2. Refresh Creative Constantly

Maintaining strong CTRs and ad quality scores is only possible when creative stays fresh. Stale ads in need of a refresh can actually do more harm than good. Research shows that ads seen six or more times can drive a 16% lower purchase intent, highlighting just how quickly creative fatigue can set in. On the other hand, well optimized copy can increase conversions by as much as 30%, proving that refreshing content is more than just a marketing chore, but a key driver of return on ad spend and ongoing ROAS optimization.

The best performing brands treat creative like inventory: something that requires regular maintenance and replenishment. Through A/B testing and routine creative refreshes, brands can keep their messaging timely, relevant, and engaging, while continuing to capture the attention of both new and existing customers.

3. Target Higher-Intent Audiences

Rather than casting a wide net with broad keywords, full audience demographics, or geographic locations, the smartest brands are improving their ROAS optimization efforts by focusing on the audiences most likely to convert. 

The goal isn't simply to generate more impressions or clicks, but to ensure your performance based ad spend is reaching shoppers who are actively in-market and ready to purchase.

Targeting bottom-of-the-funnel and high intent audiences helps ensure your ads are being seen by the right people. To improve ROAS, consider using long-tail keywords, exact match keywords, retargeting campaigns, or building audiences based on lookalike data and existing customer segments. These tactics help capture shoppers with a higher likelihood of converting, making your marketing dollars work harder.
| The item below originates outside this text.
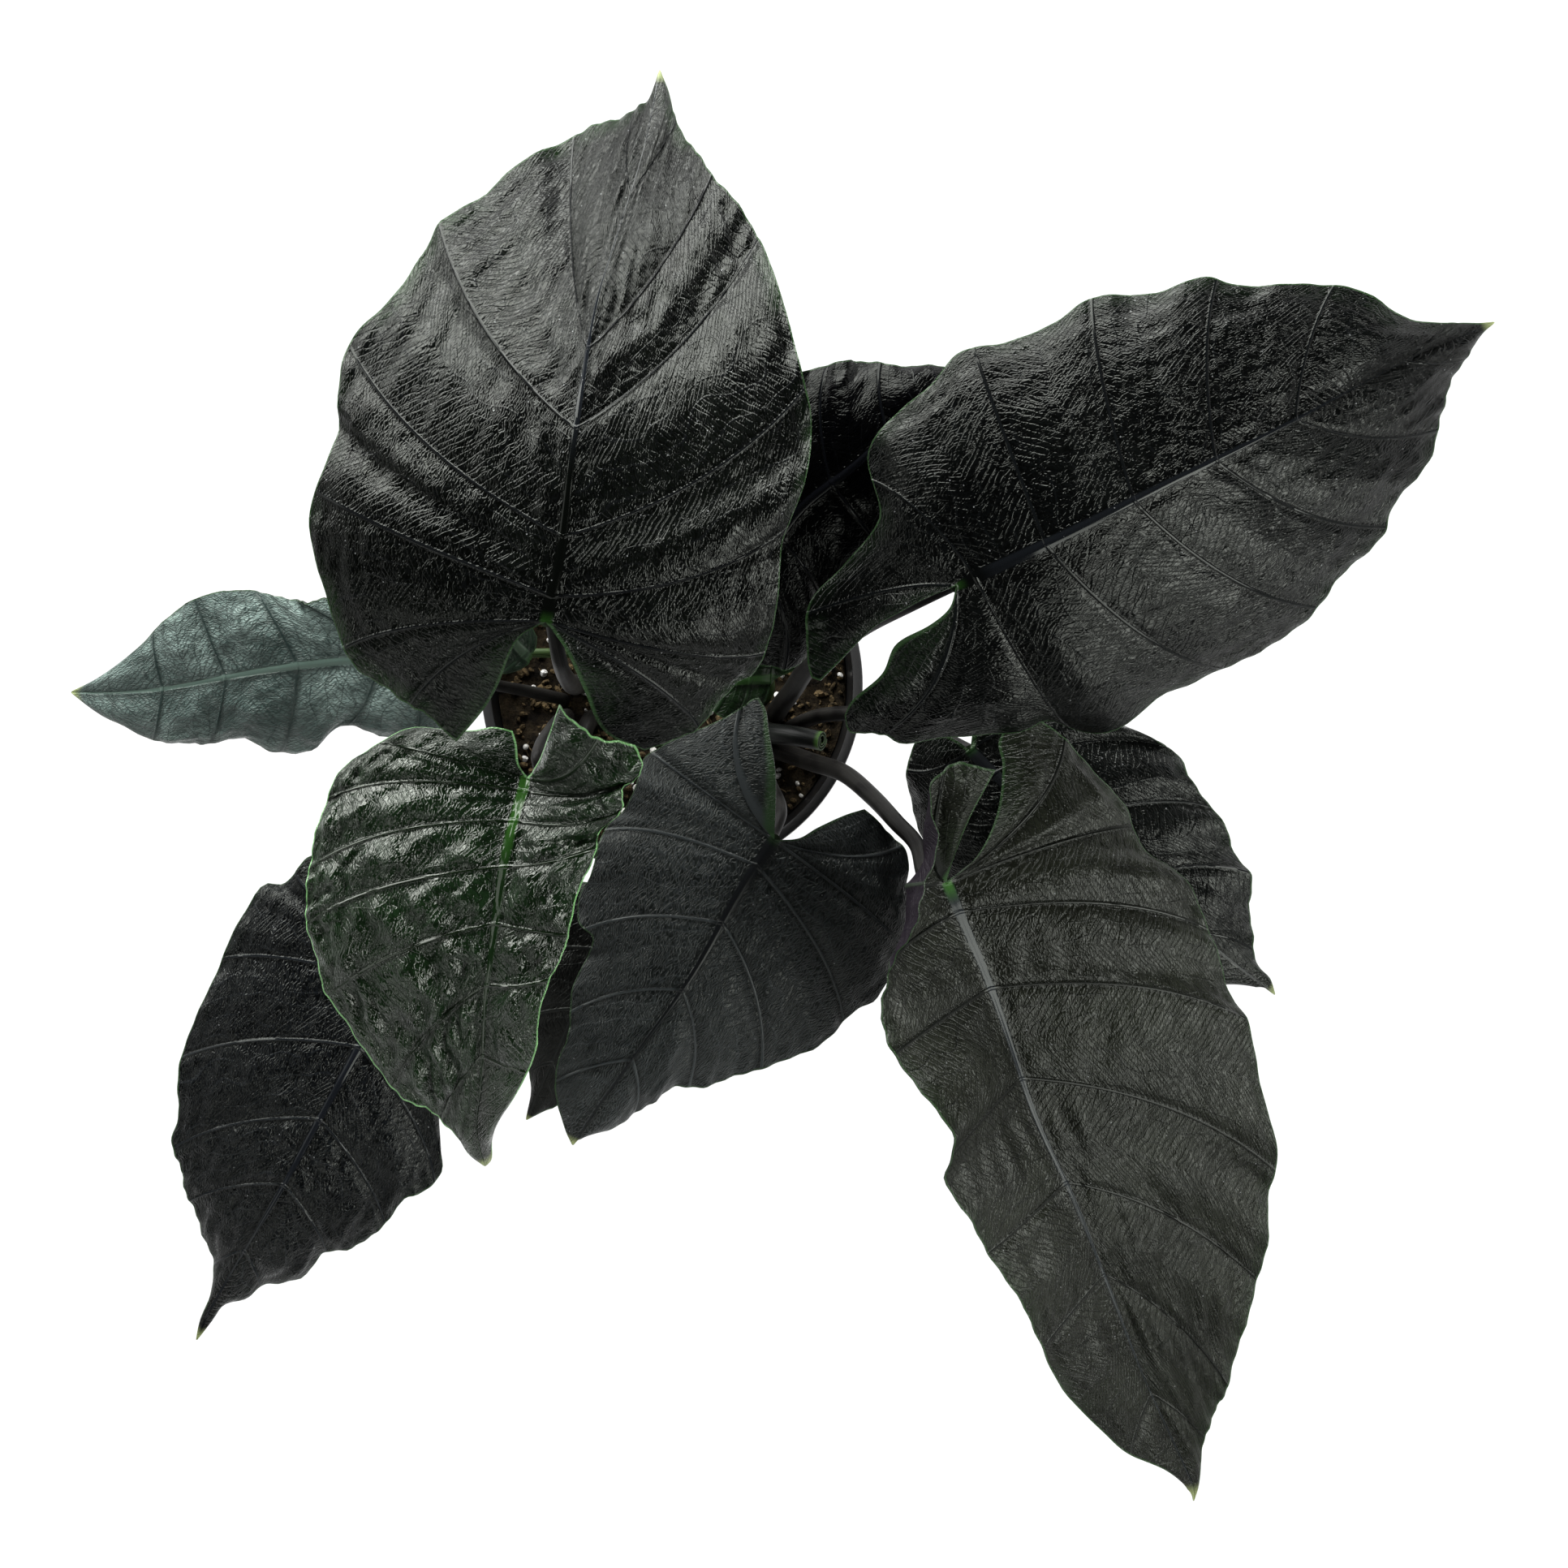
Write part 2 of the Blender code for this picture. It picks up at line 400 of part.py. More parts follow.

4. Improve Site Speed & Conversion

We’ve all been there: the loading wheel of doom lasts just a few seconds too long, and we’ve completely abandoned our intent to click through due to sheer impatience. Why would it be any different for your buyers?

In ecommerce sales, time is money. To mitigate customer journey drop off, ecommerce brands should invest in the technical work of reducing page weight and creating a seamless and smarter checkout experience

A large part of this fine-tuning involves ensuring sites are mobile-friendly with feature responsive design elements that allow for smooth scrolling and navigation. The easier and faster it is for customers to browse and purchase, the more effectively your ad spend can convert traffic into revenue.

5. Use Funding to Scale Winning Ads

When founders get to the point where they’ve increased their ROAS and are seeing their campaigns efficiently utilize their ecommerce marketing budget, the last thing they want is to be cut off by cash flow gaps just as returns start rolling in. Brands often lose momentum when cash is tied up in inventory, supplier payments, or day-to-day operations instead of being reinvested into the ROAS optimization strategies that are already driving results. 

With flexible ads financing, scaling ads without debt becomes possible. The right ecommerce financing gives brands the flexibility to fuel growth, while maintaining ROAS with the resources needed to invest in stronger tech stacks, fresh creative, and smarter ad strategies.

How to Manage Your Ecommerce Marketing Budget

To truly grow and improve ROAS, brands need to continually invest in their go-to-market motion. As ROAS optimization efforts take hold and attribution tracking gives founders a clearer picture of what’s working and what isn’t, ecommerce brands should consider reallocating ad spend funding toward the campaigns generating profitable returns, while cutting those that fail to convert. 

This ensures your ecommerce marketing budget is working harder, while preserving cash for future growth opportunities such as a new product launch, preparing for seasonal demand spikes like BFCM, or investing in larger purchase orders to keep shelves stocked when demand surges.

Scale Your Ads with Flexible Funding

At the end of the day, improving ROAS isn't just about running better ads, it's about having the capital and flexibility to act on what's working. When winning campaigns pull ahead, the brands that can move fastest are often the ones that capture the greatest returns.

But while ecommerce brands follow campaign timelines, traditional loans and restrictive funding follow banking timelines. With flexible funding, brands have the capital to scale ads fast while momentum is still compounding.

Whether you're looking to increase your marketing spend, finance inventory, support a new product launch, or capitalize on seasonal demand, Clearco provides funding options built specifically for ecommerce growth.

FAQ

1. Why is my ROAS declining?

Rising ad costs, inaccurate attribution, creative fatigue, and low-converting landing pages are some of the most common reasons ROAS declines. Regular optimization helps identify and address these issues before they impact growth.

2. How can I improve my ROAS quickly?

Start by improving attribution tracking, refreshing ad creative, and focusing your budget on high-intent audiences. Optimizing your website's speed and checkout experience can also increase conversions without increasing ad spend.

3. How do I know if my ROAS is improving?

Your ROAS is improving when your advertising generates more revenue for every dollar spent while maintaining profitable growth. Tracking ROAS consistently over time helps you identify which campaigns deserve more investment and which need optimization.

4. What's the difference between ROAS and ROI?

ROAS measures the revenue generated from your advertising spend, while ROI measures the overall profitability of an investment after accounting for all costs. ROAS helps evaluate marketing performance, whereas ROI looks at the broader business impact.

5. Can funding help me scale successful ad campaigns?

Funding doesn't directly increase ROAS, but it can give ecommerce brands the flexibility to invest more in campaigns that are already delivering strong returns. This helps maintain momentum when cash is tied up in inventory, supplier payments, or other growth initiatives.